Take every line that has the string "Blender" and copy it out.

▼

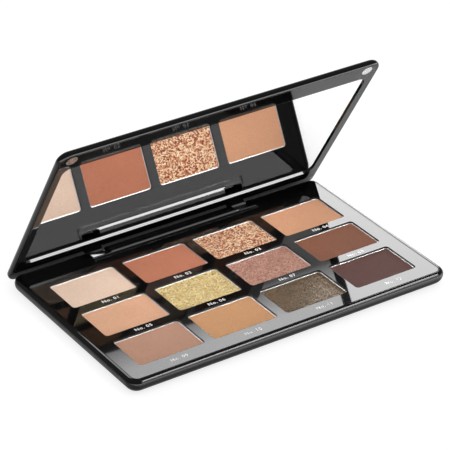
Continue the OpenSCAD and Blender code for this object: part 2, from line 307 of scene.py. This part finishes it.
def smoothing_group():
    """Welds a node's split vertices, drops its stored normals and marks sharp edges by angle."""
    g = bpy.data.node_groups.new("smooth_round_edges", "GeometryNodeTree")
    g.interface.new_socket("Geometry", in_out="INPUT", socket_type="NodeSocketGeometry")
    g.interface.new_socket("Geometry", in_out="OUTPUT", socket_type="NodeSocketGeometry")
    g.is_modifier = True
    start = g.nodes.new("NodeGroupInput")
    end = g.nodes.new("NodeGroupOutput")
    weld = g.nodes.new("GeometryNodeMergeByDistance")
    weld.inputs["Distance"].default_value = 0.000002
    drop = g.nodes.new("GeometryNodeRemoveAttribute")
    drop.inputs["Name"].default_value = "custom_normal"
    faces = g.nodes.new("GeometryNodeSetShadeSmooth")
    faces.domain = "FACE"
    edges = g.nodes.new("GeometryNodeSetShadeSmooth")
    edges.domain = "EDGE"
    edges.inputs["Shade Smooth"].default_value = False
    angle = g.nodes.new("GeometryNodeInputMeshEdgeAngle")
    above = g.nodes.new("FunctionNodeCompare")
    above.data_type = "FLOAT"
    above.operation = "GREATER_THAN"
    above.inputs[1].default_value = math.radians(24)
    g.links.new(start.outputs[0], weld.inputs["Geometry"])
    g.links.new(weld.outputs["Geometry"], drop.inputs["Geometry"])
    g.links.new(drop.outputs["Geometry"], faces.inputs["Geometry"])
    g.links.new(faces.outputs["Geometry"], edges.inputs["Geometry"])
    g.links.new(angle.outputs["Unsigned Angle"], above.inputs[0])
    g.links.new(above.outputs[0], edges.inputs["Selection"])
    g.links.new(edges.outputs["Geometry"], end.inputs[0])
    return g


smooth = smoothing_group()
for name in ("base_shell", "lid_shell"):
    o = nodes[name]
    mod = o.modifiers.new("smooth", "NODES")
    mod.node_group = smooth
    wn = o.modifiers.new("weighted", "WEIGHTED_NORMAL")
    wn.keep_sharp = True
    wn.weight = 80

# ------------------------------------------------------------- number labels

LABEL_SIZE = 2.5 * MM
LABEL_WEIGHT = 0.03 * MM
LABEL_THICK = 0.012 * MM
LABEL_SIDE = 0.6 * MM
LABEL_AHEAD = 2.4 * MM
LABEL_AHEAD_FRONT_ROW = 3.6 * MM

label_mat = plain("label_white", (0.9, 0.9, 0.9), 0.55)
tray_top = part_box("pan_tray")[1].z
for i in range(PANS):
    lo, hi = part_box(f"pan_{i + 1:02d}")
    curve = bpy.data.curves.new(f"number_{i + 1:02d}", "FONT")
    curve.body = f"No. {i + 1:02d}"
    curve.size = LABEL_SIZE
    curve.offset = LABEL_WEIGHT
    curve.space_character = 1.15
    curve.align_x = "CENTER"
    curve.align_y = "CENTER"
    curve.resolution_u = 3
    text = bpy.data.objects.new("text", curve)
    scene.collection.objects.link(text)
    bpy.context.view_layer.update()
    mesh = bpy.data.meshes.new_from_object(text)
    bpy.data.objects.remove(text)
    mesh.name = f"number_{i + 1:02d}"
    bm = bmesh.new()
    bm.from_mesh(mesh)
    out = bmesh.ops.extrude_face_region(bm, geom=list(bm.faces))
    top = [v for v in out["geom"] if isinstance(v, bmesh.types.BMVert)]
    bmesh.ops.translate(bm, verts=top, vec=(0, 0, LABEL_THICK))
    bmesh.ops.recalc_face_normals(bm, faces=list(bm.faces))
    bm.to_mesh(mesh)
    bm.free()
    mesh.materials.clear()
    mesh.materials.append(label_mat)
    o = bpy.data.objects.new(f"number_{i + 1:02d}", mesh)
    scene.collection.objects.link(o)
    ahead = LABEL_AHEAD_FRONT_ROW if i >= PANS - ROW else LABEL_AHEAD
    o.location = ((lo.x + hi.x) / 2 + LABEL_SIDE, lo.y - ahead, tray_top)
    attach(o, "base")

# --------------------------------------------------------------------- studio


def card(name, centre, target, width, height, strength, diffuse=True):
    """A flat soft lamp at centre, facing target; without diffuse it only shows in gloss."""
    lamp = bpy.data.lights.new(name, "AREA")
    lamp.shape = "RECTANGLE"
    lamp.size = width
    lamp.size_y = height
    lamp.energy = strength * width * height * math.pi
    o = bpy.data.objects.new(name, lamp)
    scene.collection.objects.link(o)
    o.location = centre
    o.rotation_euler = (Vector(target) - Vector(centre)).to_track_quat("-Z", "Y").to_euler()
    o.visible_camera = False
    o.visible_diffuse = diffuse
    o.visible_glossy = not diffuse
    if not diffuse:
        o.light_linking.receiver_collection = unlit


# the lid shell takes no light from the gloss cards, so that its outside stays dark
unlit = bpy.data.collections.new("no_gloss_cards")
unlit.objects.link(nodes["lid_shell"])
unlit.collection_objects[0].light_linking.link_state = "EXCLUDE"

bm = bmesh.new()
bmesh.ops.create_grid(bm, x_segments=1, y_segments=1, size=3.0)
mesh = bpy.data.meshes.new("floor")
bm.to_mesh(mesh)
bm.free()
floor = bpy.data.objects.new("floor", mesh)
scene.collection.objects.link(floor)
floor.location = (0, 0, -0.00002)
fm = Mat("floor_white")
fm.set(Roughness=1.0, Specular_IOR_Level=0.0)
fm.b.inputs["Emission Color"].default_value = (1, 1, 1, 1)
path = fm.add("ShaderNodeLightPath")
seen, gloss = path.outputs["Is Camera Ray"], path.outputs["Is Glossy Ray"]
albedo = fm.mix(seen, (0.8, 0.8, 0.8), (0.3, 0.3, 0.3))
fm.link(albedo, fm.b.inputs["Base Color"])
place = fm.add("ShaderNodeSeparateXYZ")
fm.link(fm.pos(), place.inputs[0])


def fm_math(operation, a, b):
    n = fm.add("ShaderNodeMath", operation=operation)
    for socket, v in zip(n.inputs, (a, b)):
        if isinstance(v, float):
            socket.default_value = v
        else:
            fm.link(v, socket)
    return n.outputs[0]


FLOOR_SEEN = 0.79

# painted light: in gloss the floor glows like a lit table, brightest ahead of the case and
# towards the right, with painted shadow (no glow) under the case
px, py = place.outputs[0], place.outputs[1]
ahead = fm.ramp(py, -0.05, -0.085, 0.0, 7.0)
in_front = fm.ramp(py, -0.046, -0.05, 0.0, 1.0)
right = fm_math("MULTIPLY", fm.ramp(px, -0.04, 0.08, 0.0, 1.6), in_front)
painted_table_glow = fm_math("ADD", fm_math("ADD", ahead, right), 0.4)
# painted shadow: the glow fades to nothing over 4 mm towards the case's footprint and is off
# under it
edge = fm_math("SUBTRACT", fm_math("ABSOLUTE", px, 0.0), 0.076)
edge = fm_math("MAXIMUM", edge, fm_math("SUBTRACT", py, 0.064))
edge = fm_math("MAXIMUM", edge, fm_math("SUBTRACT", fm_math("MULTIPLY", py, -1.0), 0.0485))
painted_table_glow = fm_math("MULTIPLY", painted_table_glow, fm.ramp(edge, 0.0, 0.004, 0.0, 1.0))
shown = fm.add("ShaderNodeMath", operation="MULTIPLY")
fm.link(painted_table_glow, shown.inputs[0])
fm.link(gloss, shown.inputs[1])
glow = fm.add("ShaderNodeMath", operation="MULTIPLY_ADD")
fm.link(seen, glow.inputs[0])
glow.inputs[1].default_value = FLOOR_SEEN
fm.link(shown.outputs[0], glow.inputs[2])
fm.link(glow.outputs[0], fm.b.inputs["Emission Strength"])
mesh.materials.append(fm.m)

world = bpy.data.worlds.new("studio")
scene.world = world
world.use_nodes = True
wt = world.node_tree
bg = next(n for n in wt.nodes if n.type == "BACKGROUND")
path = wt.nodes.new("ShaderNodeLightPath")


def weigh(source, factor, plus):
    """Adds factor x source to plus, a socket or a number."""
    n = wt.nodes.new("ShaderNodeMath")
    n.operation = "MULTIPLY_ADD"
    wt.links.new(source, n.inputs[0])
    n.inputs[1].default_value = factor
    if isinstance(plus, float):
        n.inputs[2].default_value = plus
    else:
        wt.links.new(plus, n.inputs[2])
    return n.outputs[0]


SKY = 0.6
SKY_IN_GLOSS = 0.35
level = weigh(path.outputs["Is Camera Ray"], 1.0 - SKY, SKY)
level = weigh(path.outputs["Is Glossy Ray"], SKY_IN_GLOSS - SKY, level)
wt.links.new(level, bg.inputs["Strength"])
bg.inputs["Color"].default_value = (1, 1, 1, 1)

card("key_front", (-0.2, -0.75, 1.0), (0, 0, 0), 1.1, 0.9, 1.95)
card("back_right", (0.6, 0.92, 0.5), (0.05, 0, 0.02), 0.75, 0.95, 12.0, False)
card("front_strip", (0.55, -0.845, 0.615), (0, 0.035, 0.012), 0.42, 0.13, 28.0, False)
card("front_high", (0.57, -0.65, 0.8), (0, 0.041, 0.007), 0.5, 0.14, 44.0, False)
card("front_box", (0.55, -1.03, 0.3), (0, 0.03, 0.02), 0.9, 0.42, 4.0, False)

# --------------------------------------------------------------------- camera

RIGHT = Vector((0.8357796, -0.5490513, -0.0038930))
DOWN = Vector((-0.2767693, -0.4151603, -0.8666260))
AHEAD = Vector((0.4742060, 0.7253858, -0.4989431))
cam_data = bpy.data.cameras.new("camera")
SENSOR = 36
FOCAL_PIXELS = 2435.508
PHOTO_WIDTH = 450
cam_data.sensor_width = SENSOR
cam_data.lens = SENSOR * FOCAL_PIXELS / PHOTO_WIDTH
cam_data.clip_start = 0.05
cam_data.clip_end = 30
cam = bpy.data.objects.new("camera", cam_data)
scene.collection.objects.link(cam)
turn = Matrix((RIGHT, -DOWN, -AHEAD)).transposed().to_4x4()
cam.matrix_world = Matrix.Translation(Vector((-465.120, -708.291, 517.857)) * MM) @ turn
scene.camera = cam
scene.view_settings.view_transform = "Standard"
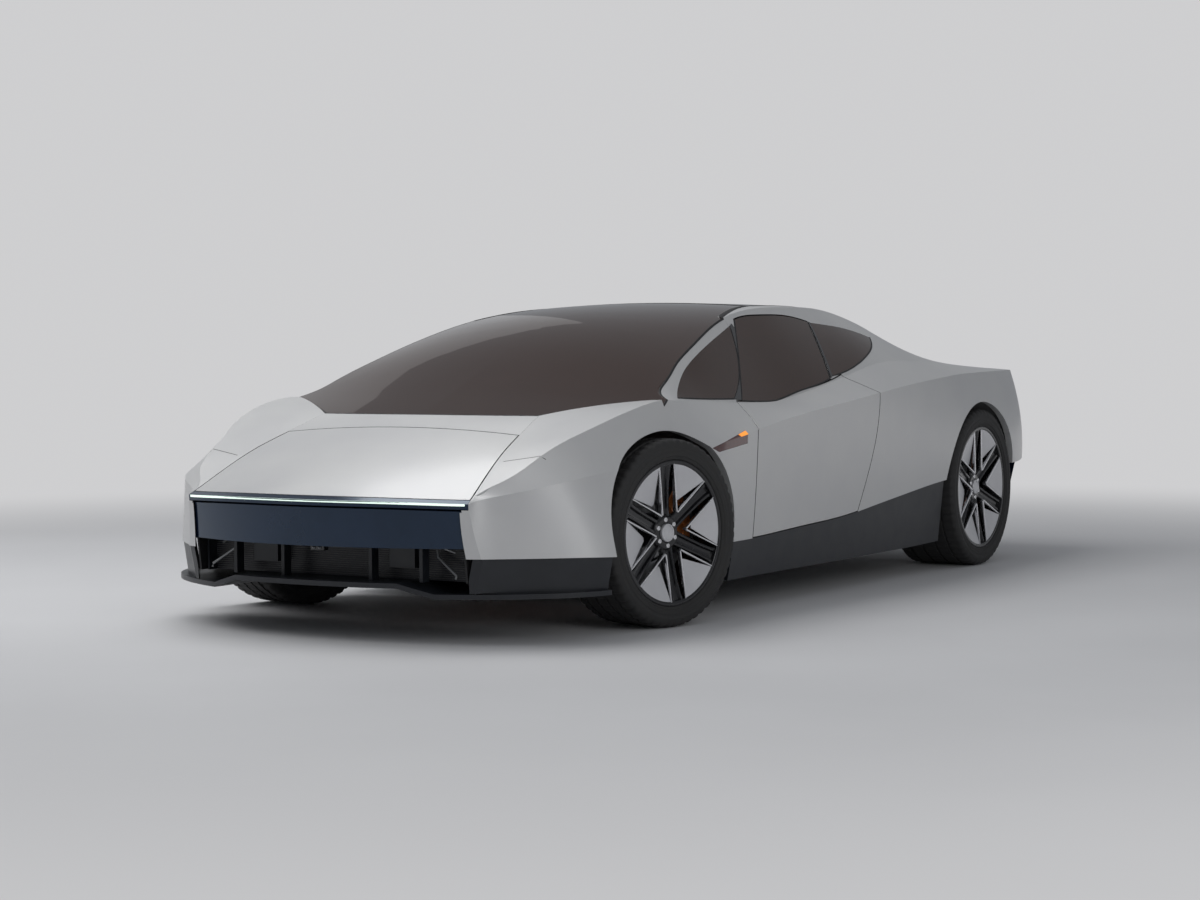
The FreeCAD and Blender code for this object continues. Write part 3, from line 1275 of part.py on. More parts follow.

▲

ANSWER TO THE EXERCISE:
Continue the OpenSCAD and Blender code for this object: part 2, from line 307 of scene.py. This part finishes it.
The FreeCAD and Blender code for this object continues. Write part 3, from line 1275 of part.py on. More parts follow.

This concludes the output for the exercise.